Smart was assigned to 9th Bomber Command in the Middle East in 1943.  He was the architect of Operation Tidal Wave, in which 178 B-24 Liberator heavy bombers from five bombardment groups of the 9th Army Air Force flew a 2,400-mile round trip from bases near Benghazi in Libya to perform a low-level bombing raid on the oil refineries at Ploieşti, Romania, on 1 August 1943.  Nearly 40% of the oil plant was destroyed, but 55 of the American planes were lost and another 50 severely damaged.  He received the Distinguished Service Medal; five other airmen received the Medal of Honor, the most for any single military action.  Despite its success, the plant was repaired and back to its original operating capacity within a month.

Smart attended the Army-Navy Staff College, graduating in February 1944.  He then joined the 15th Air Force in the Mediterranean Theater, commanding the 97th Bomb Group in Italy. Despite his knowledge of top secret issues, such as plans for the Normandy invasion, he was allowed to fly missions over enemy territory.

On his 29th mission, May 10, 1944, Smart was flying a B-17 Flying Fortress on a mission to bomb aircraft factories near Wiener Neustadt, Austria. The aircraft was hit by anti-aircraft fire and exploded. He was thrown from the wreck in mid-air but managed to open his parachute despite the wounds he had received from the explosion.  He landed and was immediately captured by the Germans and held as a prisoner of war until freed by the forces of General George S. Patton's Army on April 29, 1945. His captors knew he was important and did their best to extract secrets from him but Smart was able to  evade all their questions.

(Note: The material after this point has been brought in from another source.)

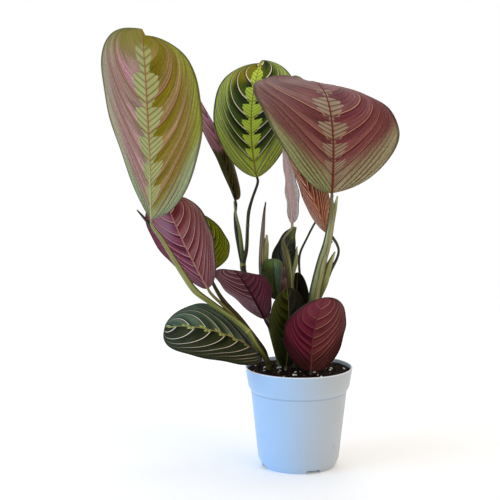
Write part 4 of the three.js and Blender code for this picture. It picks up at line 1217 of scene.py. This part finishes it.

Upon his repatriation to the US, Smart returned to duty as a top aide to General Arnold, continuing as the U.S. Air Force was formed in 1947. He graduated from the National War College in June 1950, and commanded 32nd Air Division at Stewart Air Force Base in New York, and was later vice commander of Eastern Air Defense Force.

Postwar career
During the Korean War, Smart served as deputy for operations in the Far East Air Force where he showed his skill as a strategist.  He also flew several sorties, and was injured. He returned to Washington, D.C., in June 1955, as assistant vice chief of staff at U.S. Air Force Headquarters, and became commander of the Twelfth Air Force, Tactical Air Command, in September 1959.  He became vice commander of Tactical Air Command in  January 1960, based at Langley Air Force Base.  He served as Commander U.S. Forces in Japan from August 1961; and then as Commander of the Pacific Air Forces in Honolulu from August 1963.  He became Deputy Commander of the U.S. European Command in July 1964, and retired in July 1966.

Later life
Following his retirement, Smart served as an administrator with NASA for several years. He eventually returned to live in Ridgeland.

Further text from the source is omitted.